Return on Thursday as Martin continues our series on theophany. In the meantime, we’d love to hear your thoughts! What’s the biggest challenge you grapple with when depicting God in fiction?

7 Comments

  1. Zachary Holbrook

    Story Embers is a truly unique and helpful resource for Christian writers. I’m really glad you’re exploring this topic and look forward to future articles!

    Reply
  2. Brian Stansell

    Love this article and totally agree!

    I do need to add that any writer attempting theophany should have a deep and daily fellowship with their Creator, including prayerful openness to the guidance of His Holy Spirit.

    Teach me to do Your will, For You [are] my God; Your Spirit [is] good. Lead me in the land of uprightness. [Psalm 143:10 NKJV]

    Writing a theophany instance of the Most High, if attempted, should always and only be done in a deep personal reverence for Him.

    “When the Spirit of truth comes, he will guide you into all the truth. For he will not speak on his own, but he will speak whatever he hears. He will also declare to you what is to come. “He will glorify me, because he will take from what is mine and declare it to you. [John 16:13-14 CSB]

    The goal of a portrayal should always glorify God and especially the human touch of God in Jesus.

    Wherefore I give you to understand, that no man speaking by the Spirit of God calleth Jesus accursed: and [that] no man can say that Jesus is the Lord, but by the Holy Ghost. [1 Corinthians 12:3 KJV]

    One of the methods I appreciated about Jerry Jenkins and Tim LaHaye, in the Left Behind depictions of theophany, was the use of God’s Word in any divine communication since we do know the ‘words of God’ reverently recorded there. (2 Tim. 2:15; 3:16)

    Job’s, Abraham’s and the OT prophet’s discourse with God, shows God to be interactive and personal–relational–rather than just a sovereign who issues forth divine edicts. The ground principle, however, is God has the full detailed and timeless perspective in all things. Any depiction should never limit that awesome sight aspect.

    Both Peter and Jude admonish people not to slander “glorious ones”, but be mindful of the position God has permitted them to occupy. (2 Peter 2:10-12 & Jude 1:8-10)

    Finally, any depiction of a theophany must never contradict God’s Word or His Nature as represented in Scripture. This requires any writer to seek out what the Bible reveals about God, rather than what we assume we need from God to serve the story we are writing. We serve Him, not the other way around. He loves us, but that love does not make Him subservient to our whims.

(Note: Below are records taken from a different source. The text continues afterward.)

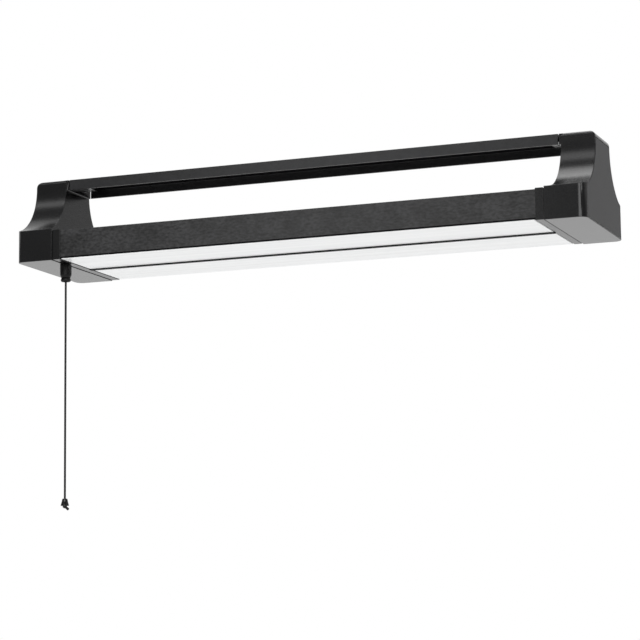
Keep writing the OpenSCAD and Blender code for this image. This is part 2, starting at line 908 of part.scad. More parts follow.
// The channel's section in Y and Z, open underneath, with eased inner corners.
module bar_section() {
    inner = bar_y - bar_t;
    difference() {
        translate([-bar_y, bar_bottom]) square([bar_d, bar_h]);
        difference() {
            translate([-inner, bar_bottom - cut]) square([2 * inner, bar_h - bar_t + cut]);
            for (s = [-1, 1])
                translate([s * inner, hang_h - bar_t])
                    difference() {
                        square(2 * bar_ease, center = true);
                        translate([-s * bar_ease, -bar_ease]) circle(bar_ease);
                    }
        }
    }
}

module top_bar() {
    hang() color("#2e2e30")
    difference() {
        along_x(-bar_x, bar_x) bar_section();
        for (s = [-1, 1]) {
            translate([s * slot_pitch / 2, 0, 0])
                slot(slot_l, slot_w, hang_h - bar_t - cut, hang_h + cut);
            translate([s * bar_screw_x, 0, hang_h - bar_t - cut])
                cylinder(h = bar_t + 2 * cut, r = small_screw_r + fit_gap);
            translate([s * bar_screw_x, 0, hang_h - small_head_h])
                cylinder(h = small_head_h + 0.01, r1 = small_screw_r + fit_gap,
                         r2 = sunk_head * small_screw_r + fit_gap);
        }
    }
}

// Countersunk screws, a hair below the bar's face, down into the tongues.
module bar_screws() {
    shank = bar_t + leg_gap + bar_screw_bite;
    hang() color("silver")
    for (s = [-1, 1])
        translate([s * bar_screw_x, 0, 0]) {
            translate([0, 0, hang_h - shank]) cylinder(h = shank - skim, r = small_screw_r);
            translate([0, 0, hang_h - small_head_h])
                cylinder(h = small_head_h - skim, r1 = small_screw_r,
                         r2 = sunk_head * small_screw_r);
        }
}

/* ---------- driver ---------- */

driver_x = driver_l / 2;
driver_y = driver_w / 2;
ear_x = driver_x + ear_l / 2;
driver_screw_x = [-ear_x, ear_x];
driver_top = plate_top + driver_h;
driver_board_z = plate_top + driver_t + post_h;
part_z = driver_board_z + driver_board_t;
part_room = driver_top - driver_t - skirt_h - part_z - fit_gap;

// How far something inside the case keeps from its outer faces.
inside = driver_t + 1;

// A tray with an ear at each end and posts under its board.
module driver_case() {
    post_inset = 6;
    hang() color("#e6e6e2")
    difference() {
        union() {
            difference() {
                box([-driver_x, -driver_y, plate_top], [driver_x, driver_y, driver_top - driver_t]);
                box([-driver_x + driver_t, -driver_y + driver_t, plate_top + driver_t],
                    [driver_x - driver_t, driver_y - driver_t, driver_top + cut]);
            }
            for (x = driver_screw_x)
                translate([x, 0, plate_top + driver_t / 2])
                    cube([ear_l, driver_w / 2, driver_t], center = true);
            for (sx = [-1, 1])
                for (sy = [-1, 1])
                    translate([sx * (driver_x - post_inset), sy * (driver_y - post_inset), plate_top])
                        cylinder(h = driver_board_z - plate_top, r = post_r);
        }
        for (x = driver_screw_x)
            translate([x, 0, plate_top - cut])
                cylinder(h = driver_t + 2 * cut, r = small_screw_r + fit_gap);
        // Ways out for the leads at both ends.
        for (s = [-1, 1])
            for (y = [-lead_out_y, lead_out_y])
                translate([s * driver_x, y, lead_out_z])
                    rotate([0, 90, 0])
                        cylinder(h = 4 * driver_t, r = lead_d / 2 + fit_gap, center = true);
    }
}

// The lid, with a skirt that drops inside the case.
module driver_lid() {
    skirt = driver_t + fit_gap;
    skirt_z = driver_top - driver_t - skirt_h;
    hang() color("#dededa") {
        box([-driver_x, -driver_y, driver_top - driver_t], [driver_x, driver_y, driver_top]);
        difference() {
            box([-driver_x + skirt, -driver_y + skirt, skirt_z],
                [driver_x - skirt, driver_y - skirt, driver_top - driver_t / 2]);
            box([-driver_x + skirt + driver_t, -driver_y + skirt + driver_t, skirt_z - cut],
                [driver_x - skirt - driver_t, driver_y - skirt - driver_t,
                 driver_top - driver_t]);
        }
    }
}

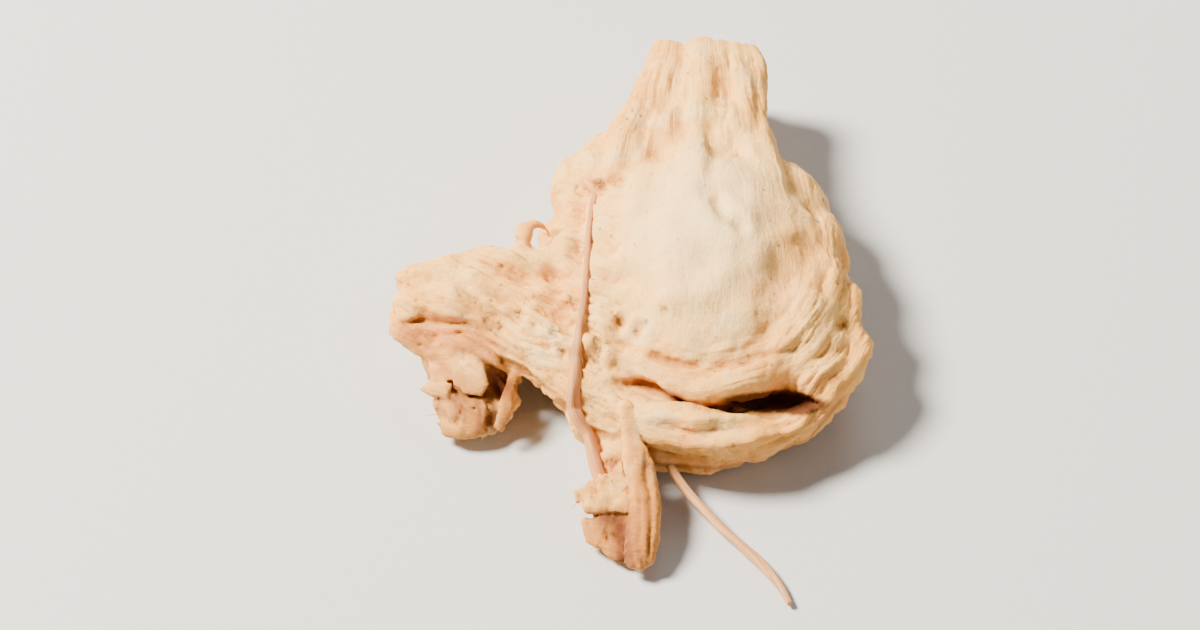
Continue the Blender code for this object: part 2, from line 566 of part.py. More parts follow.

Anything we ask of Him should be in accordance with His Will and not our own.

    Without humility and reverence and a personal deferential relationship with Him that involves pursuing and yielding to Him, it is my belief that a writer should not attempt theophany.

    One other point is that God’s Power is never conjured. It always serves His Will not that of a wielder. Those in the biblical who demonstrated either “the supernatural quickening” of the Holy Spirit or we used as channels to perform miracles did so at the behest of God’s prompting. The power never came from them, only through them.

    God’s nature is often to do what is unexpected by mankind’s rationale. (Isaiah 55:9)
    As He told the Apostle Paul (2 Cor. 12:9), “[His] strength is made perfect in weakness”, signifying that reliance on Him, rather than operating in our own self-sufficiency, allows Him to manifest His Power to bring Him glory through us. It is in yielding to Him, that we are then empowered by Him. And that holds for all things, not just in our writing and striving to co-create with him in our offering back our writing gifts for His glory.

    (This was just my two cents’ worth and an Amen!) 🙂

    Thank you, Rose, for writing this article! It contains many pearls of wisdom and admonishments I will be reminding myself of as I continue to pursue the call to write for His glory.

    I am looking forward to the next installment in this topical series! I very much appreciate all you and the staff of Story Embers are doing for us in addressing these topics.

    God Bless!

    Reply
  3. Taylor Clogston

    Thank you for the great Article, Rose! Point number four is one I’m struggling with. My book has a conversation between literal Jesus and a lowercase-d disciple who’s a bit hostile toward Jesus, and there’s a point where the character asks “Isn’t everything I’ve suffered enough?” and I legitimately don’t know how to have Jesus answer. The content of the response is fairly easy, but the I struggle with the delivery!

    One note: What do you mean by Aslan not being Christ Himself? Do you just mean that Narnia isn’t the Bible? There’s that whole bit from Dawn Treader: “’I am [in your world] … But there I have another name. You must learn to know me by that name. This was the very reason why you were brought to Narnia, that by knowing me here for a little, you may know me better there.’” that makes it pretty clear Aslan was intended to be Christ.

    Reply
  4. Joelle Stone

    YAY I’M SO GLAD SE IS DOING A SERIES ON THIS!! Man, did/do I struggle with this. In my first ever full-length novel I portrayed Jesus physically and called him Adonai. But that SO did not work, and when (like, 5 years later) I rewrote the book I took out my “Adonai” and instead am using the Trinity as I am experiencing him in everyday life – NOT physically. This article is so helpful as I struggle with this!! Thanks, Rose!

    Reply
  5. sparrowhawke

    Great article, and I’m very much looking forward to the rest of the series! I only write supernatural type stuff in fantasy where my god-figure points to God, instead of actually BEING Him, you know? I feel more free and comfortable doing it that way.

    Reply
  6. Jenny Chasteen

    I’m really glad you’re tackling this important and difficult topic, and I love all the comments! When I’m portraying God in my stories, one thing I really struggle with is keeping an accurate balance between attributes like mercy and judgment, holiness and humility, and joy and solemnity. In the Bible, God so frequently doesn’t do what I’d expect. So I always wonder if I’m writing what He would really do or say. Again, it requires so much prayer and immersion in Scripture. And feedback from wise believers is also really important.